The entries below contain a line with "Write part 2" and a line with "function batten_screw_places() = [for". Quote exactly those two lines and all lines between them.
*** Records supplied
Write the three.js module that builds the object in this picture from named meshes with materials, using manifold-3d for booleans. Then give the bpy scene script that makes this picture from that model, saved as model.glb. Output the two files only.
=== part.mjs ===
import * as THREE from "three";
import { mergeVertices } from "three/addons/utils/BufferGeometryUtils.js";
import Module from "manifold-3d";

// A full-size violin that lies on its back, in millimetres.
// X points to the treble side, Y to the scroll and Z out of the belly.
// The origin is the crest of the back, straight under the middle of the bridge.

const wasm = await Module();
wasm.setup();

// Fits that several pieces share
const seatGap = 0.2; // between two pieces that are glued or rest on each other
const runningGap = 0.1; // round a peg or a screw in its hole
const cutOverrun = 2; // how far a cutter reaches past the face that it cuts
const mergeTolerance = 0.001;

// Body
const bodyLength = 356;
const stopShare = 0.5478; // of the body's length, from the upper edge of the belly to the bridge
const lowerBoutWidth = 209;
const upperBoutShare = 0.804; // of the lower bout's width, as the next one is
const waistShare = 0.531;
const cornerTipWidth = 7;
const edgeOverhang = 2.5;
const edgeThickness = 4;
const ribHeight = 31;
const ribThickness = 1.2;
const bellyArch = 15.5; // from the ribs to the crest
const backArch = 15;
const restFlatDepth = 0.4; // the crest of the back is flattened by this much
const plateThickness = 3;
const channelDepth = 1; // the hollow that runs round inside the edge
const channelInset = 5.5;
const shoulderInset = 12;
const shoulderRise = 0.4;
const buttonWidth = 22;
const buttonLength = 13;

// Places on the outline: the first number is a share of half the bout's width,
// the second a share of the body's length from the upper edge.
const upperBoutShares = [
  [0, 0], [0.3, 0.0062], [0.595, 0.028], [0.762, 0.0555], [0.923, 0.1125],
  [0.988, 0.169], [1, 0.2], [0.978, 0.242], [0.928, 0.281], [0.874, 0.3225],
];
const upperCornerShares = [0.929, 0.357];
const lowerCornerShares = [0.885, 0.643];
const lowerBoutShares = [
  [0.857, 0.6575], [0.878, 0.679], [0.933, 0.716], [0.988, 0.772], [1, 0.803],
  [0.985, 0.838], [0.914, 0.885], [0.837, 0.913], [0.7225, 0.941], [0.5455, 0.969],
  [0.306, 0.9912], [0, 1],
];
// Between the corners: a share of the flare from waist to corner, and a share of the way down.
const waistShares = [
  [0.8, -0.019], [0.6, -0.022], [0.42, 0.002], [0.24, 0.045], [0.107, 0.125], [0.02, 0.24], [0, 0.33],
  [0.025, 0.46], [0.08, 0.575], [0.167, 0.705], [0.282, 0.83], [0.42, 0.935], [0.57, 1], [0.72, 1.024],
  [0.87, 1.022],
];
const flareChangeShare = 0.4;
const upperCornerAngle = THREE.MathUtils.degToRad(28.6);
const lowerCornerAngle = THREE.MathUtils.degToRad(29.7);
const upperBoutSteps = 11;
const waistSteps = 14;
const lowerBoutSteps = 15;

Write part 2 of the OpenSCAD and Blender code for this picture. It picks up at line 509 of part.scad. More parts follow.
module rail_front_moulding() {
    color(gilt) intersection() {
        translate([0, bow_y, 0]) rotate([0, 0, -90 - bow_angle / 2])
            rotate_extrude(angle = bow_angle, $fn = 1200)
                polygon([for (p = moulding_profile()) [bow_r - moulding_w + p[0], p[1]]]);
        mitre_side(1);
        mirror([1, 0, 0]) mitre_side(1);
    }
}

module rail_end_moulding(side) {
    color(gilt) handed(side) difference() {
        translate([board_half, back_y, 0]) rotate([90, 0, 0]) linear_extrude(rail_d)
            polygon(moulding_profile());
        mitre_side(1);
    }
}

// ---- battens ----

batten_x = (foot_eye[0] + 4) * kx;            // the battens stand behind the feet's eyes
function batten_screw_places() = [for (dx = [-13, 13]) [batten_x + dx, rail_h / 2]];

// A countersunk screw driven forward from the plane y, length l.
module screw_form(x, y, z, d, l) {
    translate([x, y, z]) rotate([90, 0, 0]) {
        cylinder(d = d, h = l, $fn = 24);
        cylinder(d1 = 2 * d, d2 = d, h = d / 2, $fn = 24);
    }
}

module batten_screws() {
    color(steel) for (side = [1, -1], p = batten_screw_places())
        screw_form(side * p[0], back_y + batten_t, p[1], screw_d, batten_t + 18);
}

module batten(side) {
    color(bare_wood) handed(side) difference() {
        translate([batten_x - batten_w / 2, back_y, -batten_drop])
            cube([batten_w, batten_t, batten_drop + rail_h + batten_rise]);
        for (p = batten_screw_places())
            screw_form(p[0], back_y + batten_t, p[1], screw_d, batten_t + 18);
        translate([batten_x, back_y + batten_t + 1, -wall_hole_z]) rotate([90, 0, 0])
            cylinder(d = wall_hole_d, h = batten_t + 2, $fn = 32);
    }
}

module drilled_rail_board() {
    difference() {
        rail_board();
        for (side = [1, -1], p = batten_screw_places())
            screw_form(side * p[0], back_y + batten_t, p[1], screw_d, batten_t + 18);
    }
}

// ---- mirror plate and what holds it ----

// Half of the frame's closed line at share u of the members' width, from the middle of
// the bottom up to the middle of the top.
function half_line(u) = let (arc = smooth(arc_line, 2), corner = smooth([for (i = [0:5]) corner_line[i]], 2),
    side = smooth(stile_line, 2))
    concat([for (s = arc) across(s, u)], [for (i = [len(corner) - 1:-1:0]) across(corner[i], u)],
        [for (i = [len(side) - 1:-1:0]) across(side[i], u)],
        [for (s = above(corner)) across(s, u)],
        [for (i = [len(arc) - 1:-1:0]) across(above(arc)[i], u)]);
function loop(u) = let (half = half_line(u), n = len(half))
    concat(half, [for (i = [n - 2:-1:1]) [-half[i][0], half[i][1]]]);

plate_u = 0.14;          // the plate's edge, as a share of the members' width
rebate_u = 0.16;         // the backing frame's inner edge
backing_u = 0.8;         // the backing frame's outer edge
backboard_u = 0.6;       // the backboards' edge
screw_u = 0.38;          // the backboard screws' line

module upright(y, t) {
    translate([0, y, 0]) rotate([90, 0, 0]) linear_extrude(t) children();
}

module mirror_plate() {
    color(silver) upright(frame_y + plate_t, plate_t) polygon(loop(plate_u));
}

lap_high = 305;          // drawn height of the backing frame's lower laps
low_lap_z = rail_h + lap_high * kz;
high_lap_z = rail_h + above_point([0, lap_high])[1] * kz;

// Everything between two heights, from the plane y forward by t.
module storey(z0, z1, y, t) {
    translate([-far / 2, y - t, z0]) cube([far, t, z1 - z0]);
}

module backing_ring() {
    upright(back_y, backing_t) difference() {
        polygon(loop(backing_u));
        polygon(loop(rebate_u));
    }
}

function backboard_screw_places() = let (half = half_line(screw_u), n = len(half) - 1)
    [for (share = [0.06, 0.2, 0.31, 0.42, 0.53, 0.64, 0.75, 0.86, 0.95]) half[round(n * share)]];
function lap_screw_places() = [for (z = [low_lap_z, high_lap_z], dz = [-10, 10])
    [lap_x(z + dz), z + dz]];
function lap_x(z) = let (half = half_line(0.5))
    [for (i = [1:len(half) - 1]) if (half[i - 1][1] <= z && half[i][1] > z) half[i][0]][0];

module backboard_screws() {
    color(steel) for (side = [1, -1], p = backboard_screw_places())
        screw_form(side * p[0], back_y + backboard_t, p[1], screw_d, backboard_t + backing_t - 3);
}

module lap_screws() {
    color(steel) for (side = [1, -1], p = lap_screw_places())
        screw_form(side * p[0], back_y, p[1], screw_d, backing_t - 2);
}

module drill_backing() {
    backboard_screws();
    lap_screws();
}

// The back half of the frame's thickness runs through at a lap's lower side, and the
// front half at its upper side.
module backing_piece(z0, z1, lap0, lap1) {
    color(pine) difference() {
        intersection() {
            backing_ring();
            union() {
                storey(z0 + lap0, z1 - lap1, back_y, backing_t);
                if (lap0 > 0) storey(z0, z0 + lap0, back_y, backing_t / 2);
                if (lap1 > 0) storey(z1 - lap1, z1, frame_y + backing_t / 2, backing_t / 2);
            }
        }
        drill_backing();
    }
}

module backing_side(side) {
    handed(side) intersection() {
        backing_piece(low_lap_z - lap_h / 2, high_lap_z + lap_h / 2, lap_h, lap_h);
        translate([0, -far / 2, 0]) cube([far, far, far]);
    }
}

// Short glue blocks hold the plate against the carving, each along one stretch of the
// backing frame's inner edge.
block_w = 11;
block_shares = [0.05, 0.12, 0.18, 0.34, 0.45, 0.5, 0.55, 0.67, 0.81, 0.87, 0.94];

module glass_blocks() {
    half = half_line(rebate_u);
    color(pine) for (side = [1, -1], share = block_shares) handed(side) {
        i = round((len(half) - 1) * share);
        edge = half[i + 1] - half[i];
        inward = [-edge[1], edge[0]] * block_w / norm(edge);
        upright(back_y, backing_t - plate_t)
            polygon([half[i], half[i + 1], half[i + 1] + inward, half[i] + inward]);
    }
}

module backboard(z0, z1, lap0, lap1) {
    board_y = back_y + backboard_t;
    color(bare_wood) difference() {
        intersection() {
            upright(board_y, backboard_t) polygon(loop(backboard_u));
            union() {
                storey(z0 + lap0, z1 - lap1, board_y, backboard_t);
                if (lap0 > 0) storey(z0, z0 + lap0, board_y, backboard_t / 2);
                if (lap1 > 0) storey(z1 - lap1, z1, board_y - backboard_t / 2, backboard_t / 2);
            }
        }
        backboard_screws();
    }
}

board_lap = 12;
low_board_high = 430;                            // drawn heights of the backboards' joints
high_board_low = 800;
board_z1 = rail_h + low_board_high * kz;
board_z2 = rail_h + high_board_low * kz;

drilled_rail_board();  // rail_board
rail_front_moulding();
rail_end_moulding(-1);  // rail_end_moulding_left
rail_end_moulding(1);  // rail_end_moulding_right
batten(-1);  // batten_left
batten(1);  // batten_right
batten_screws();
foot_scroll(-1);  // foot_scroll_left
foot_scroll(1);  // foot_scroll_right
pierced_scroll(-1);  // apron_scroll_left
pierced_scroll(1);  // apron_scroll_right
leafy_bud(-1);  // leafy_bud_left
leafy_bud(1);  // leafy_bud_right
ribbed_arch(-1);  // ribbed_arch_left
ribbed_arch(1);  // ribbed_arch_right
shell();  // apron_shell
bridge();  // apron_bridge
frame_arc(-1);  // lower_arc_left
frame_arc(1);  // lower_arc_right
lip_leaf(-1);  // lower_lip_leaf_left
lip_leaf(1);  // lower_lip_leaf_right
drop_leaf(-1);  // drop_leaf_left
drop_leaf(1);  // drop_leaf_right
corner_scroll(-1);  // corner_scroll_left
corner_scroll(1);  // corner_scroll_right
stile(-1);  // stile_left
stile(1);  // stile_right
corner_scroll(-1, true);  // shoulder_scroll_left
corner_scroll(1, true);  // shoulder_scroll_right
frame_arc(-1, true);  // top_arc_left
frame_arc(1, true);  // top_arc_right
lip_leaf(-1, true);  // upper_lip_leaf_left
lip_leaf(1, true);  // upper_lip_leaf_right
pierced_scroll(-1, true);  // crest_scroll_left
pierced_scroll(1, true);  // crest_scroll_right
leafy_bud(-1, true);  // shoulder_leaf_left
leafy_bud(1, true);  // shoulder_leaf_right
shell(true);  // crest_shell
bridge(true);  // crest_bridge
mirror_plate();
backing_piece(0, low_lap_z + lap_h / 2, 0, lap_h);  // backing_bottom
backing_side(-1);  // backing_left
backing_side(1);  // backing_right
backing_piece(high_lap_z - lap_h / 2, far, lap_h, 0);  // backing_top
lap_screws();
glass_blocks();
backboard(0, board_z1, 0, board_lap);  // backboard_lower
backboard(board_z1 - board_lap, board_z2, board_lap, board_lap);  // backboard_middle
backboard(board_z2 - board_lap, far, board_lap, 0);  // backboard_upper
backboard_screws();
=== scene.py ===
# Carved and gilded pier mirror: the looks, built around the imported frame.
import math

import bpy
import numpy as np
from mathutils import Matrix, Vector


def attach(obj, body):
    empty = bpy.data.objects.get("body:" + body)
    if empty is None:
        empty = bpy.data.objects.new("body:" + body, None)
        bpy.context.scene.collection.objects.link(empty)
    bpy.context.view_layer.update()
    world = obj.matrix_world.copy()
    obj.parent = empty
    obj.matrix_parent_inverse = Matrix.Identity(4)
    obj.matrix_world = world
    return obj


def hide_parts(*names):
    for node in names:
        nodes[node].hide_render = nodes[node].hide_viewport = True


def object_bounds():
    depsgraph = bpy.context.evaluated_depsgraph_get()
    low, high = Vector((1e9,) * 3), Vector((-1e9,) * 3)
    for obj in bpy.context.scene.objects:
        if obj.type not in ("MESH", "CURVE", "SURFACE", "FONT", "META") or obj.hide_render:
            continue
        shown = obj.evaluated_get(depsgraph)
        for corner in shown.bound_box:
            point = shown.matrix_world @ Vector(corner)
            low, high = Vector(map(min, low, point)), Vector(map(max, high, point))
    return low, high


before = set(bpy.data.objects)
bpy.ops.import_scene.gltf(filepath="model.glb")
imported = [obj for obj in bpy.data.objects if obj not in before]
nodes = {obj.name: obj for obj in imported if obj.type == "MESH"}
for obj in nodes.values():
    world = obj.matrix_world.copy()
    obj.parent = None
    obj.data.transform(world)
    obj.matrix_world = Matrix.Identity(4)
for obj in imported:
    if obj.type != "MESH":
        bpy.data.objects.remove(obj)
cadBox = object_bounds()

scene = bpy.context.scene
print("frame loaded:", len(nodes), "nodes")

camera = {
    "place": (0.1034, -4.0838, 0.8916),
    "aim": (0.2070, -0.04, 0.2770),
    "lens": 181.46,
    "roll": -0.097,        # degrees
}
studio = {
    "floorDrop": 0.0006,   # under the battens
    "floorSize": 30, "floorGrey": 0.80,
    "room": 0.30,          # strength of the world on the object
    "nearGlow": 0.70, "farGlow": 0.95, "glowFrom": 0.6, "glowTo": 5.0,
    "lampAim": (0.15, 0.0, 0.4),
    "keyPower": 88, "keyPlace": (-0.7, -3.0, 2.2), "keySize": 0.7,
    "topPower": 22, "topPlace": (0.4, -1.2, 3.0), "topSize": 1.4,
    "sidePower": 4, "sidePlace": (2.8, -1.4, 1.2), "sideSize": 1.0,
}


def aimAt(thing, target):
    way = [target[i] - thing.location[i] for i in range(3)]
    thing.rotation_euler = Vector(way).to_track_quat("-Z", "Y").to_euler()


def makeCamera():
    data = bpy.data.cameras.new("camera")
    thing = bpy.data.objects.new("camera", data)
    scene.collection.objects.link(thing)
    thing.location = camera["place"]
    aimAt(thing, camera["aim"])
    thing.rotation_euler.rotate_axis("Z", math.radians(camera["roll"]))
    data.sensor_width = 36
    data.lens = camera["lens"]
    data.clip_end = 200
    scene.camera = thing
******
→ **Final result**:
Write part 2 of the OpenSCAD and Blender code for this picture. It picks up at line 509 of part.scad. More parts follow.
module rail_front_moulding() {
    color(gilt) intersection() {
        translate([0, bow_y, 0]) rotate([0, 0, -90 - bow_angle / 2])
            rotate_extrude(angle = bow_angle, $fn = 1200)
                polygon([for (p = moulding_profile()) [bow_r - moulding_w + p[0], p[1]]]);
        mitre_side(1);
        mirror([1, 0, 0]) mitre_side(1);
    }
}

module rail_end_moulding(side) {
    color(gilt) handed(side) difference() {
        translate([board_half, back_y, 0]) rotate([90, 0, 0]) linear_extrude(rail_d)
            polygon(moulding_profile());
        mitre_side(1);
    }
}

// ---- battens ----

batten_x = (foot_eye[0] + 4) * kx;            // the battens stand behind the feet's eyes
function batten_screw_places() = [for (dx = [-13, 13]) [batten_x + dx, rail_h / 2]];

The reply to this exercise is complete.